■ **Exercise brief**: Using the listing below, copy exactly the lines from the one containing "Reconstruct the object" to the one containing "tenon_recess = 0.5; // [0.2:0.1:2]", both lines included, and no others.

■ **Entries supplied**:
▼
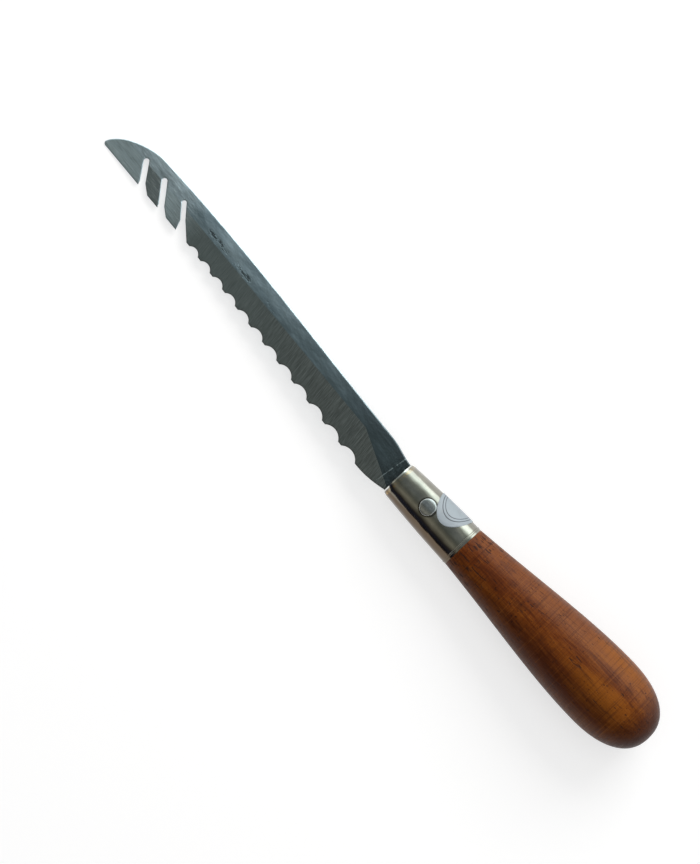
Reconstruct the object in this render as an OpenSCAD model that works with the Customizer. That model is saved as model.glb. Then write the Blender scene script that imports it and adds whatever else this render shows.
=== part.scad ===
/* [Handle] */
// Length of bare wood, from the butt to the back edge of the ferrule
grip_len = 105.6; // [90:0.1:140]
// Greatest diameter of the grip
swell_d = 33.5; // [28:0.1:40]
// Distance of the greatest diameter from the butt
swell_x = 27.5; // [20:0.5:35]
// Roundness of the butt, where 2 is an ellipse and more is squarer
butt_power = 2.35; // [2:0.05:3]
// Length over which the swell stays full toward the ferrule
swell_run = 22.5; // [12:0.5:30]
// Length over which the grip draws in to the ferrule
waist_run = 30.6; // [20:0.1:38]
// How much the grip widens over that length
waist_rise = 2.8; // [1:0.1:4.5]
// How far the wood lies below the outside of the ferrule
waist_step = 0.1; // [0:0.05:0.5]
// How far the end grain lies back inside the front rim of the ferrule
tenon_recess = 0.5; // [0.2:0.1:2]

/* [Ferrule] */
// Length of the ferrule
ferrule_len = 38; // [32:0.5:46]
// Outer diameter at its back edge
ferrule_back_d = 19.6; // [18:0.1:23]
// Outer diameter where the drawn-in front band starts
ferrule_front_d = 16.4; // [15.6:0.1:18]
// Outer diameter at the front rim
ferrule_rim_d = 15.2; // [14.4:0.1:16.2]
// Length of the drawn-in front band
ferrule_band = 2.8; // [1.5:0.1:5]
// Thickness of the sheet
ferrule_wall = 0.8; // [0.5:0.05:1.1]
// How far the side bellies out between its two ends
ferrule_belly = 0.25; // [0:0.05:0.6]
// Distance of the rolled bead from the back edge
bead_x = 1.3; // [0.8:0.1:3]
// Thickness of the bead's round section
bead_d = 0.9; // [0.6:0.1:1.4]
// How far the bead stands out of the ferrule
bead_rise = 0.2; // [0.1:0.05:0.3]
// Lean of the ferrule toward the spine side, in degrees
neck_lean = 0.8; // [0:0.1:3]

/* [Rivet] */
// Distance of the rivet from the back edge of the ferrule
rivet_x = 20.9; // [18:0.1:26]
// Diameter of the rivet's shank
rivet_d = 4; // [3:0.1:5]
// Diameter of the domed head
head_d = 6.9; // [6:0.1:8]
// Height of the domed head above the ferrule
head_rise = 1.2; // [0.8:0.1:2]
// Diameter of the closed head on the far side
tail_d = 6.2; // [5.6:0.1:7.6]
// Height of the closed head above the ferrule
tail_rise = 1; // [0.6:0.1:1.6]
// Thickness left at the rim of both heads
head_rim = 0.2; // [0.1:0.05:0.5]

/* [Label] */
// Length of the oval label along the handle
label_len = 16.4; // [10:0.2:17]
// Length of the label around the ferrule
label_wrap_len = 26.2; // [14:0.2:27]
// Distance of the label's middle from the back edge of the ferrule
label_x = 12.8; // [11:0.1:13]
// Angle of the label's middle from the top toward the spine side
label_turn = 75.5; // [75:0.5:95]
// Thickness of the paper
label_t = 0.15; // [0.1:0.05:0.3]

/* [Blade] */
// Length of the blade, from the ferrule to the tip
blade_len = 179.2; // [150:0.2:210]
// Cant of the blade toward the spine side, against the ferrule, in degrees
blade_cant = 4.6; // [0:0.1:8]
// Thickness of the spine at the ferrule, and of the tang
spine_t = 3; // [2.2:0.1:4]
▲
▼
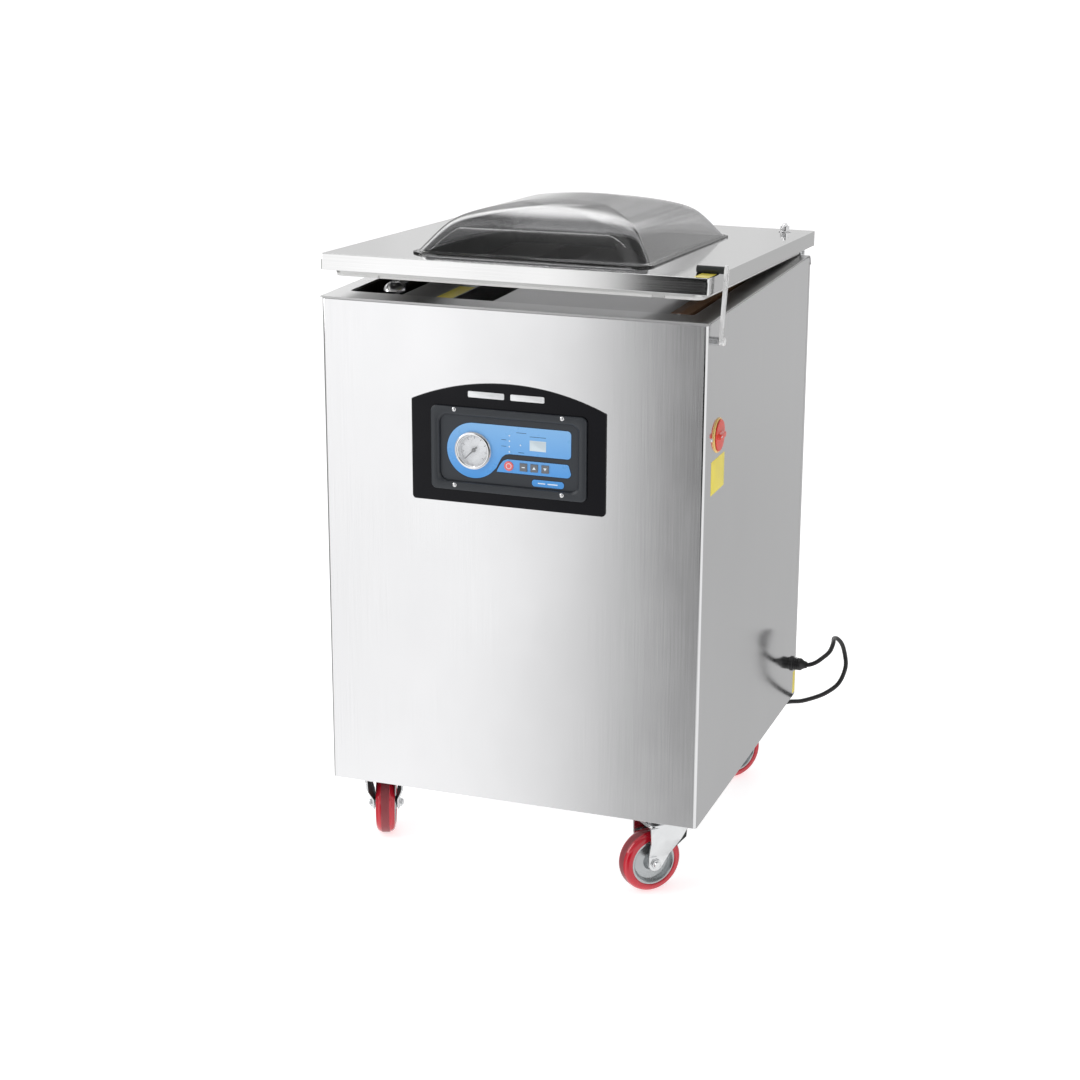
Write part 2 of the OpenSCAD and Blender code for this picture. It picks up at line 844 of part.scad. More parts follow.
▲
■ **The response**:
Reconstruct the object in this render as an OpenSCAD model that works with the Customizer. That model is saved as model.glb. Then write the Blender scene script that imports it and adds whatever else this render shows.
=== part.scad ===
/* [Handle] */
// Length of bare wood, from the butt to the back edge of the ferrule
grip_len = 105.6; // [90:0.1:140]
// Greatest diameter of the grip
swell_d = 33.5; // [28:0.1:40]
// Distance of the greatest diameter from the butt
swell_x = 27.5; // [20:0.5:35]
// Roundness of the butt, where 2 is an ellipse and more is squarer
butt_power = 2.35; // [2:0.05:3]
// Length over which the swell stays full toward the ferrule
swell_run = 22.5; // [12:0.5:30]
// Length over which the grip draws in to the ferrule
waist_run = 30.6; // [20:0.1:38]
// How much the grip widens over that length
waist_rise = 2.8; // [1:0.1:4.5]
// How far the wood lies below the outside of the ferrule
waist_step = 0.1; // [0:0.05:0.5]
// How far the end grain lies back inside the front rim of the ferrule
tenon_recess = 0.5; // [0.2:0.1:2]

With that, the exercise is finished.